China's "porcelain capital" shines in livestreaming spotlight

(Xinhua) 15:13, January 11, 2024

NANCHANG, Jan. 11 (Xinhua) -- Holding a smartphone, 31-year-old Wei Lingyan maneuvered her way through several hundred porcelain stalls, showcasing products to fans via a livestreaming platform.

"Welcome, new friends! Feel free to let me know your preferences," said Wei, a native of Jingdezhen, the renowned "porcelain capital" located in east China's Jiangxi Province.

Wei has embraced the role of "walk-streamer," a novel profession gaining traction on Taoxichuan ceramic art avenue in Jingdezhen. Since launching her social media account last year, she has attracted over 5,000 fans, achieving monthly sales ranging from 150,000 yuan (about 20,950 U.S. dollars) to 200,000 yuan.

Duan Haonan, head of the entrepreneurship business unit in the Taoxichuan management committee, said the emergence of "walk-streamers" has opened new sales channels for ceramic stall owners.

In the first 10 months of 2023, livestreaming e-commerce sales exceeded 2.2 trillion yuan in China, surging 58.9 percent year on year and driving the growth of online retail sales by 7.5 percentage points.

The influence of livestreaming is also evident in Jingdezhen, with over 10,000 livestream hosts engaged in the ceramics industry. Last year, they collectively generated approximately 7 billion yuan in sales.

"Momo," who oversees six livestreaming accounts, has amassed a fanbase surpassing 1 million. Her livestreaming rooms generate a staggering annual revenue of 200 million yuan.

"In addition to ceramic sales, my livestreams delve into promoting ceramic culture. I often invite inheritors of intangible cultural heritage to share the stories behind ceramics," she said.

Jingdezhen's history of ceramics dates back over 2,000 years. Its past role as an official and imperial kiln has elevated the art of porcelain making to unprecedented heights.

Nowadays, the internet connects Jingdezhen's traditional ceramic culture with international elements and fashion trends, creating new opportunities for the handmade porcelain industry.

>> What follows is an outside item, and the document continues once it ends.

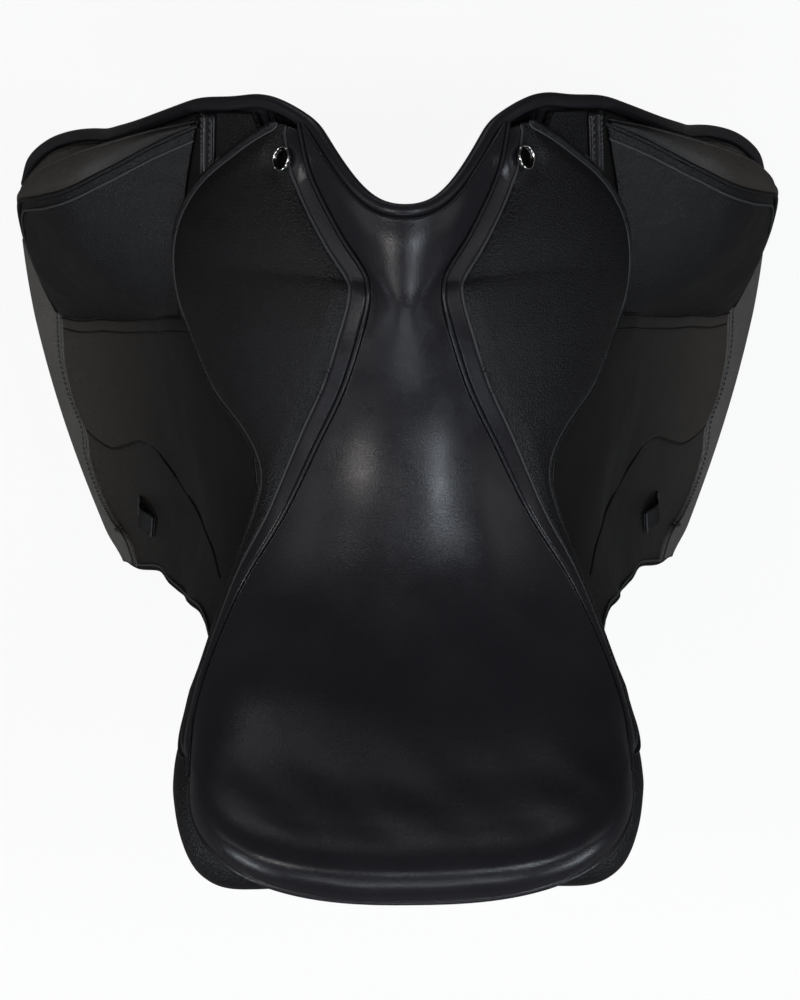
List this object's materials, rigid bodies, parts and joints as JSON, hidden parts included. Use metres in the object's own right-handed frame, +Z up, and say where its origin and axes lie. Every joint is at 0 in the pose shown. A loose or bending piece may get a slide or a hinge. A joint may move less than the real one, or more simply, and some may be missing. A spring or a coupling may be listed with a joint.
{
  "type": "dressage saddle",
  "caption": "Black leather dressage saddle with a deep padded seat, lifting skirts and flaps, outside thigh blocks, wool panels and a wooden tree with stirrup bars.",
  "frame": {"origin": "on the middle plane, under the seat's lowest point, on the level at which the panels bear on the horse", "axes": "+X to the saddle's right, +Y forward to the pommel, +Z up"},
  "size_m": [0.562, 0.5658, 0.6396],
  "materials": {
    "smooth_leather": "smooth black calf leather, softly polished",
    "grained_leather": "black leather with a fine pebble grain",
    "rough_leather": "matte grained strip along the flap's lower edge",
    "tree_wood": "laminated beech",
    "steel": "brushed steel",
    "nickel": "bright nickel plate",
    "foam": "latex foam",
    "webbing": "linen webbing"
  },
  "bodies": {
    "saddle": {"billet_front_left": "smooth_leather", "billet_front_right": "smooth_leather", "billet_rear_left": "smooth_leather", "billet_rear_right": "smooth_leather", "billet_web_left": "webbing", "billet_web_right": "webbing", "cantle_facing": "smooth_leather", "cantle_welt": "smooth_leather", "catch_pin_left": "steel", "catch_pin_right": "steel", "dee_left": "nickel", "dee_right": "nickel", "flap_top_left": "smooth_leather", "flap_top_right": "smooth_leather", "front_roll": "smooth_leather", "gullet_plate": "steel", "head_plate": "steel", "panel_front_left": "grained_leather", "panel_front_right": "grained_leather", "panel_left": "grained_leather", "panel_right": "grained_leather", "pommel_facing": "smooth_leather", "seat_cover": "smooth_leather", "seat_foam": "foam", "seat_webbing": "webbing", "seat_welt_left": "smooth_leather", "seat_welt_right": "smooth_leather", "skirt_base_left": "smooth_leather", "skirt_base_right": "smooth_leather", "spring_bar_left": "steel", "spring_bar_right": "steel", "stirrup_bar_left": "steel", "stirrup_bar_right": "steel", "stud_left": "nickel", "stud_right": "nickel", "sweat_flap_left": "grained_leather", "sweat_flap_right": "grained_leather", "tree_frame": "tree_wood", "tree_point_left": "tree_wood", "tree_point_right": "tree_wood"},
    "flap_left": {"flap_left": "smooth_leather", "flap_trim_left": "rough_leather", "flap_tab_left": "smooth_leather", "thigh_block_left": "grained_leather"},
    "skirt_left": {"skirt_left": "grained_leather"},
    "catch_left": {"stirrup_catch_left": "steel"},
    "flap_right": {"flap_right": "smooth_leather", "flap_trim_right": "rough_leather", "flap_tab_right": "smooth_leather", "thigh_block_right": "grained_leather"},
    "skirt_right": {"skirt_right": "grained_leather"},
    "catch_right": {"stirrup_catch_right": "steel"}
  },
  "joints": [
    {"name": "flap_lift_left", "type": "hinge", "parent": "saddle", "child": "flap_left", "pos_m": [-0.086, 0.1175, 0.123], "axis": [0.0274, 0.9582, 0.2847], "range_deg": [0, 30]},
    {"name": "skirt_lift_left", "type": "hinge", "parent": "flap_left", "child": "skirt_left", "pos_m": [-0.086, 0.1175, 0.123], "axis": [0.0274, 0.9582, 0.2847], "range_deg": [0, 60]},
    {"name": "catch_lift_left", "type": "hinge", "parent": "saddle", "child": "catch_left", "pos_m": [-0.07189, 0.07856, 0.09359], "axis": [-0.9994, -0.035, 0], "range_deg": [0, 35]},
    {"name": "flap_lift_right", "type": "hinge", "parent": "saddle", "child": "flap_right", "pos_m": [0.086, 0.1175, 0.123], "axis": [0.0274, -0.9582, -0.2847], "range_deg": [0, 30]},
    {"name": "skirt_lift_right", "type": "hinge", "parent": "flap_right", "child": "skirt_right", "pos_m": [0.086, 0.1175, 0.123], "axis": [0.0274, -0.9582, -0.2847], "range_deg": [0, 60]},
    {"name": "catch_lift_right", "type": "hinge", "parent": "saddle", "child": "catch_right", "pos_m": [0.07189, 0.07856, 0.09359], "axis": [-0.9994, 0.035, 0], "range_deg": [0, 35]}
  ]
}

At 1 a.m., Emrah Hakan Caliskan, a Turkish online influencer based in Jingdezhen, stepped into the live broadcast room in a local ceramics industrial park, introducing new products to consumers worldwide.

On the smartphone screen before him, comments from customers kept rolling: "Engrave my name on the bottom of the cup," "Paint my pet on the front"...

Caliskan's wife, Cheng Linyao, is a municipal-level inheritor of porcelain drawings in Jingdezhen. "We integrate Sino-Turkish culture into our ceramic works," said Caliskan, showcasing a teacup. "Turkish people often use this geometric pattern decoration in architecture and clothing, and it has a unique charm when painted on blue-and-white porcelain."

During the 2023 China Jingdezhen International Ceramic Expo, his ceramic works gained favor from exhibitors in countries such as France, Germany, and Italy.

While for many Jingdezhen sparks thoughts of ancient kilns and millennia-old porcelain craftsmanship, it represents a realm of vibrancy for Liu Nan, head of Phonbay Training Institute.

As night fell, a group of young people displayed their skills of singing, dancing, and playing musical instruments through livestreaming from Taoxichuan ceramic art avenue.

They are from Phonbay Training Institute, which was established in December 2021. Each of their roadshows draws approximately 100,000 viewers, with some watching online and others attending offline.

"I hope both domestic and international visitors can appreciate not only the static beauty of our ceramic culture but also its dynamic essence," Liu said.

"In this place, everyone pursues what they truly desire, and this is not limited to pottery. Each person can discover a lifestyle and approach to work that suits them," Wei said.